Une gageure : adapter un film trois fois nominé aux césars en 1976 et récompensé par le césar du meilleur montage. Mais une gageure qui n'en était une qu'à demi pour Anne Bourgeois, metteure en scène éclectique,  qui, après avoir beaucoup pratiqué les grands textes du répertoire classique, a aussi réussi de belles adaptations théâtrales de romans (Des souris et des hommes, Sur la route de Madison). La mise en scène très maîtrisée règle impeccablement la succession des scènes, les entrées et les sorties des personnages, introduisant habilement la distorsion temporelle entre les deux époques et les flash back par le surgissement de Berg, sorti de sous la terre comme un revenant. Nul artifice dans cette adaptation équilibrée et sobre

Une phrase

"Le calvaire pour Jésus c'était déjà dur, mais alors pour quelqu'un qui n'est pas fait pour"...

L'auteur

Disparu en 1990, Georges Conchon, le scénariste du film, n'a pas un parcours moins éclectique que ne l'est la production artistique d'Anne Bourgeois.
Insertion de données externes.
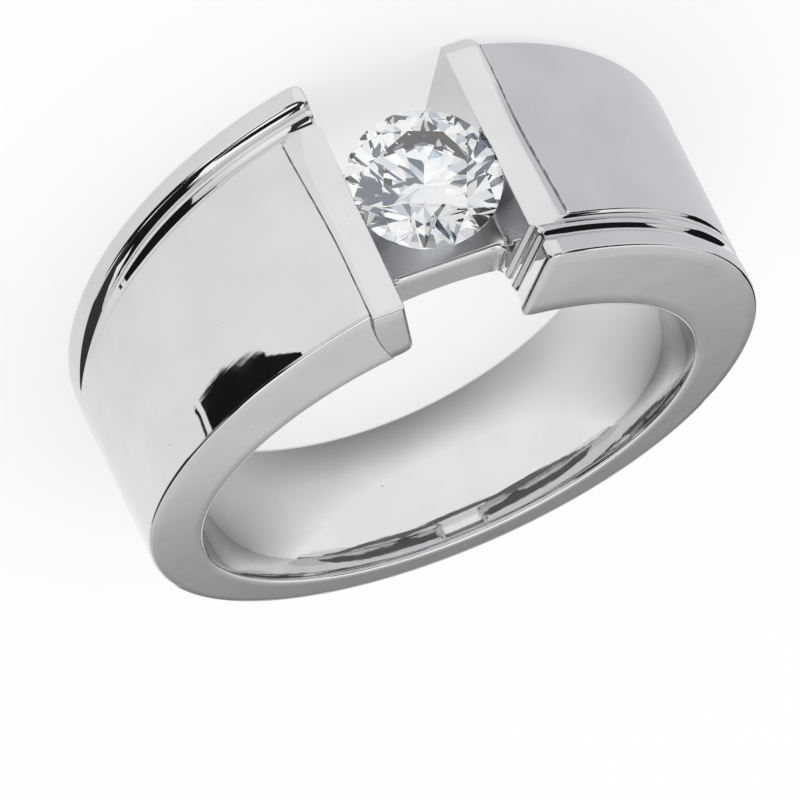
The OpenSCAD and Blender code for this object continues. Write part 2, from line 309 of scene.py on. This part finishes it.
def polished_metal():
    """Polished white metal, with soft waves, fine polishing lines round the band, a few
    pits, and an unbuffed place under the stone that no polishing wheel can reach."""
    metal = bpy.data.materials.new("white_metal")
    metal.use_nodes = True
    tree = metal.node_tree
    nodes, links = tree.nodes, tree.links
    gloss = nodes["Principled BSDF"]
    gloss.inputs["Metallic"].default_value = 1
    colour_waves = blotches(metal, 2.5, 0.0, 1.0)
    colour = shade_between(metal, colour_waves, (0.675, 0.675, 0.69), (0.715, 0.715, 0.725))
    links.new(colour, gloss.inputs["Base Color"])
    place = nodes.new("ShaderNodeTexCoord")

    # The unbuffed place is egg-shaped, with these half lengths in metres, and has a soft edge
    unbuffed_middle = lay_down @ Vector((0, 0, 10.6))
    unbuffed_reach = (0.0034, 0.0020, 0.0030)
    from_middle, by_reach = nodes.new("ShaderNodeVectorMath"), nodes.new("ShaderNodeVectorMath")
    from_middle.operation, by_reach.operation = "SUBTRACT", "MULTIPLY"
    from_middle.inputs[1].default_value = unbuffed_middle
    by_reach.inputs[1].default_value = [1 / reach for reach in unbuffed_reach]
    links.new(place.outputs["Object"], from_middle.inputs[0])
    links.new(from_middle.outputs[0], by_reach.inputs[0])
    away = nodes.new("ShaderNodeVectorMath")
    away.operation = "LENGTH"
    links.new(by_reach.outputs[0], away.inputs[0])
    unbuffed = nodes.new("ShaderNodeMapRange")
    unbuffed.interpolation_type = "SMOOTHSTEP"
    for label, value in (("From Min", 0.9), ("From Max", 1.2), ("To Min", 0.28), ("To Max", 0.0)):
        unbuffed.inputs[label].default_value = value
    links.new(away.outputs["Value"], unbuffed.inputs["Value"])

    # Pits: a few of the cells of a fine pattern have a dot, and the rest have none
    cells = nodes.new("ShaderNodeTexVoronoi")
    cells.inputs["Scale"].default_value = 1500
    links.new(place.outputs["Object"], cells.inputs["Vector"])
    cell_number = nodes.new("ShaderNodeSeparateColor")
    links.new(cells.outputs["Color"], cell_number.inputs[0])
    pit_r = maths(tree, "MULTIPLY", maths(tree, "POWER", cell_number.outputs[0], 4), 0.085)
    pit = maths(tree, "LESS_THAN", cells.outputs["Distance"], pit_r)

    smooth_rough = maths(tree, "ADD", unbuffed.outputs[0], blotches(metal, 1.2, 0.015, 0.045))
    links.new(maths(tree, "MULTIPLY_ADD", pit, 0.45, smooth_rough), gloss.inputs["Roughness"])

    # Polishing lines run round the band, and fade on its side faces
    stretched = nodes.new("ShaderNodeMapping")
    stretched.inputs["Scale"].default_value = (180, 180, 5500)
    links.new(place.outputs["Object"], stretched.inputs["Vector"])
    lines = nodes.new("ShaderNodeTexNoise")
    lines.inputs["Scale"].default_value, lines.inputs["Detail"].default_value = 1, 4
    links.new(stretched.outputs[0], lines.inputs["Vector"])
    facing_up = nodes.new("ShaderNodeVectorMath")
    facing_up.operation, facing_up.inputs[1].default_value = "DOT_PRODUCT", (0, 0, 1)
    links.new(place.outputs["Normal"], facing_up.inputs[0])
    round_band = nodes.new("ShaderNodeMapRange")
    for label, value in (("From Min", 0.5), ("From Max", 0.9), ("To Min", 1.0), ("To Max", 0.1)):
        round_band.inputs[label].default_value = value
    links.new(maths(tree, "ABSOLUTE", facing_up.outputs["Value"]), round_band.inputs["Value"])
    fine = maths(tree, "MULTIPLY", lines.outputs[0], round_band.outputs[0])

    # Each bump lies on the one before. The depths are in metres.
    surface = None
    for height, depth in ((fine, 8e-7), (blotches(metal, 2.2, 0.0, 1.0), 2e-6), (pit, -8e-6)):
        bump = nodes.new("ShaderNodeBump")
        bump.invert = depth < 0
        bump.inputs["Strength"].default_value = 1
        bump.inputs["Distance"].default_value = abs(depth)
        links.new(height, bump.inputs["Height"])
        if surface:
            links.new(surface, bump.inputs["Normal"])
        surface = bump.outputs[0]
    links.new(surface, gloss.inputs["Normal"])
    return metal


def painted_seam_shade():
    """Painted shade: a dark, dull metal that darkens the faces in the bars' outer seams, in soft
    blotches.
    """
    seam_paint = bpy.data.materials.new("painted_seam_shade")
    seam_paint.use_nodes = True
    dull = seam_paint.node_tree.nodes["Principled BSDF"]
    dull.inputs["Metallic"].default_value = 1
    dull.inputs["Roughness"].default_value = 0.45
    shade_blotches = blotches(seam_paint, 0.4, 0.0, 1.0, 0.5)
    colour = shade_between(seam_paint, shade_blotches, (0.22, 0.22, 0.23), (0.42, 0.42, 0.43))
    seam_paint.node_tree.links.new(colour, dull.inputs["Base Color"])
    return seam_paint


def inset(radius, to_wall):
    """How far an edge of this radius has turned in, at a distance from the end wall."""
    left = max(radius - to_wall, 0)
    return radius - math.sqrt(radius**2 - left**2)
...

Après une licence de philosophie, il devient assistant parlementaire, puis secrétaire des débats au Sénat,  romancier (L'État sauvage, qui lui vaut le Goncourt en 1964  et est porté à l'écran par Francis Girod en 1978), journaliste et scénariste à partir de 1967 pour Jacques Rouffio, Francis Girod, Jean-Jacques Annaud, mais aussi Patrice Chereau pour Judith Therpeauve.